**TASK OBJECTIVE:** Please set down exactly the lines of the listing below from the line containing "Write the OpenSCAD" through the line containing "front_shift = 1.1; // [0:0.05:2]", both lines included, leaving out all other lines.

**DATASET RECORDS:**
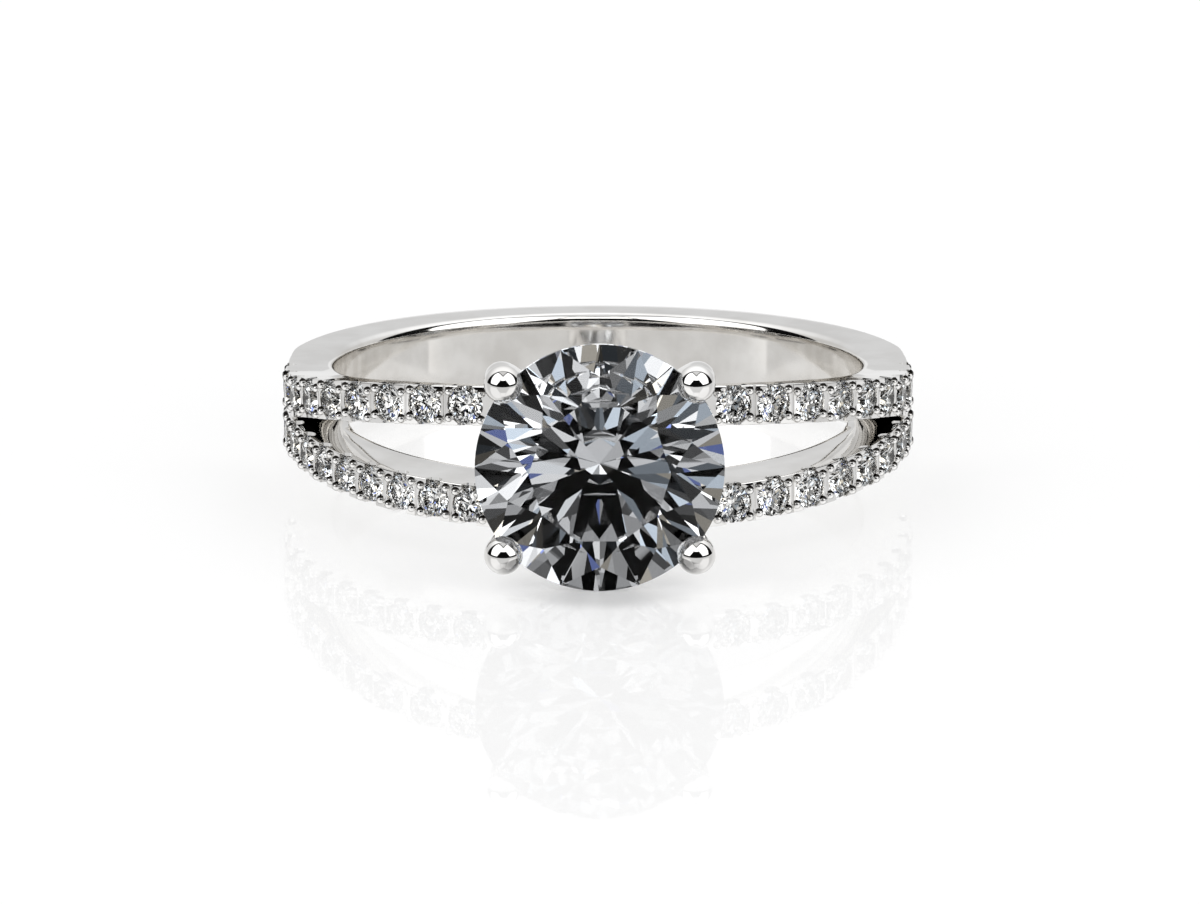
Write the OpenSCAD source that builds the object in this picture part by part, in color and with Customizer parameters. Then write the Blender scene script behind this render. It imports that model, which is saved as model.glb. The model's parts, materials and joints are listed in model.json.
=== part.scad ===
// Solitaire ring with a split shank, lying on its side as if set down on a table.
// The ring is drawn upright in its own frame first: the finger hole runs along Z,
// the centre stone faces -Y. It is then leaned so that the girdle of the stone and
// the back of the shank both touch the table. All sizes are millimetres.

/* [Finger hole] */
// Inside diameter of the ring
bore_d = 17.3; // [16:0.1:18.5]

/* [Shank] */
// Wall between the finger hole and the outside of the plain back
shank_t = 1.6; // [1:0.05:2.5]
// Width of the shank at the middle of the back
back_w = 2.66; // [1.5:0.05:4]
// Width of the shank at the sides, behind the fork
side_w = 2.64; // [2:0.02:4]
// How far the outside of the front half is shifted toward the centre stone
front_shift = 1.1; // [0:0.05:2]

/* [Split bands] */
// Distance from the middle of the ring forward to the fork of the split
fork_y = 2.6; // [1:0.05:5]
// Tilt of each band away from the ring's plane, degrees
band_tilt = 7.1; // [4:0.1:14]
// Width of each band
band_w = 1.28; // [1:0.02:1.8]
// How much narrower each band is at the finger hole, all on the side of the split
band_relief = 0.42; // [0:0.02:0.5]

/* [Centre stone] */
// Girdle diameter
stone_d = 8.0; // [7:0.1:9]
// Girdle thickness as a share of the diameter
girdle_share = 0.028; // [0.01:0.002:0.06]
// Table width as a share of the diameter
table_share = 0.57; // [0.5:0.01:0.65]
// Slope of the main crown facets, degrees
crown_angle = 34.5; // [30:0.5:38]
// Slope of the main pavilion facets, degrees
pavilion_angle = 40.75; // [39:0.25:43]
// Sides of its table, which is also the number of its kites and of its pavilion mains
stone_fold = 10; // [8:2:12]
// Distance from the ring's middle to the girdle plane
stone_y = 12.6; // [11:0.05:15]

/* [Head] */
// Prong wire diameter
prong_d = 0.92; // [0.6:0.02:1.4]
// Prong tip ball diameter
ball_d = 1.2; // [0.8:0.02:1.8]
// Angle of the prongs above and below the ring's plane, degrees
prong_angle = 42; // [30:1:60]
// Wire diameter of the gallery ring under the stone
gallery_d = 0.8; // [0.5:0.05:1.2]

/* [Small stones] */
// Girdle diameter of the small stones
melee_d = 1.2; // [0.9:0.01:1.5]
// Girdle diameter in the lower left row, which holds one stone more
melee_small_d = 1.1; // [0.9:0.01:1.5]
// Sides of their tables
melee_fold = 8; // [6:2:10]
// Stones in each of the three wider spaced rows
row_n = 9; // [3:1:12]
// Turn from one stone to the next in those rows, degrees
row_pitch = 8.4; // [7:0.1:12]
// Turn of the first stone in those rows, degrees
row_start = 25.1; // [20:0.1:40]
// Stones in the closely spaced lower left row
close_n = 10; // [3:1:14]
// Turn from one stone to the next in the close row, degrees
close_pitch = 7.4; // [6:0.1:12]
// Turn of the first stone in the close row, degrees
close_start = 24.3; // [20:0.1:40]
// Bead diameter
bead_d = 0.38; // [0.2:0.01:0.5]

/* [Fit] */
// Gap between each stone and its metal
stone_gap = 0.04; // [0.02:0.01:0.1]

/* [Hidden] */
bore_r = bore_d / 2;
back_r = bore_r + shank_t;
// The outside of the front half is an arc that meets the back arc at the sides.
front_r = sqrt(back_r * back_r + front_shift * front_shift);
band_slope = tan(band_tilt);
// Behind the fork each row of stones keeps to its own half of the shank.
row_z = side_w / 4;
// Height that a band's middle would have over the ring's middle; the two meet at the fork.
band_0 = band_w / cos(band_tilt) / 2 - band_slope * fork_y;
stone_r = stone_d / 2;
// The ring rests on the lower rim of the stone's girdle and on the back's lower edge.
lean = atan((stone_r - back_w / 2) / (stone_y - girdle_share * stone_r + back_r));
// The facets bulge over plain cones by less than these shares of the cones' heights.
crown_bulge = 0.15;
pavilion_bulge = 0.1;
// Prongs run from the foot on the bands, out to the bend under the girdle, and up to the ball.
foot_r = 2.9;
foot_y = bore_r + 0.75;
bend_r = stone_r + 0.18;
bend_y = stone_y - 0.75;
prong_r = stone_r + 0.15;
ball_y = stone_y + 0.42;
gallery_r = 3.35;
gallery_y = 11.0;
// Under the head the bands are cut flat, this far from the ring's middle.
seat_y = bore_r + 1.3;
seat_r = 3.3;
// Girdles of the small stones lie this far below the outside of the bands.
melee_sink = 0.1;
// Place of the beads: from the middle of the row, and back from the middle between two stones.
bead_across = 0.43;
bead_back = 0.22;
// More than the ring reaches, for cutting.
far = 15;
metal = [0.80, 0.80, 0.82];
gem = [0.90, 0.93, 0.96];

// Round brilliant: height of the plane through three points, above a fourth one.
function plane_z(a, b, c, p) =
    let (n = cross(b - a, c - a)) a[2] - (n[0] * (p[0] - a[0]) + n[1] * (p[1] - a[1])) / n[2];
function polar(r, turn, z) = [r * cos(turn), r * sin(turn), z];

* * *

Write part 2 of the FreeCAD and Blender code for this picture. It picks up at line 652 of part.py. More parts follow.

**ANSWER TO THE PROBLEM:**
Write the OpenSCAD source that builds the object in this picture part by part, in color and with Customizer parameters. Then write the Blender scene script behind this render. It imports that model, which is saved as model.glb. The model's parts, materials and joints are listed in model.json.
=== part.scad ===
// Solitaire ring with a split shank, lying on its side as if set down on a table.
// The ring is drawn upright in its own frame first: the finger hole runs along Z,
// the centre stone faces -Y. It is then leaned so that the girdle of the stone and
// the back of the shank both touch the table. All sizes are millimetres.

/* [Finger hole] */
// Inside diameter of the ring
bore_d = 17.3; // [16:0.1:18.5]

/* [Shank] */
// Wall between the finger hole and the outside of the plain back
shank_t = 1.6; // [1:0.05:2.5]
// Width of the shank at the middle of the back
back_w = 2.66; // [1.5:0.05:4]
// Width of the shank at the sides, behind the fork
side_w = 2.64; // [2:0.02:4]
// How far the outside of the front half is shifted toward the centre stone
front_shift = 1.1; // [0:0.05:2]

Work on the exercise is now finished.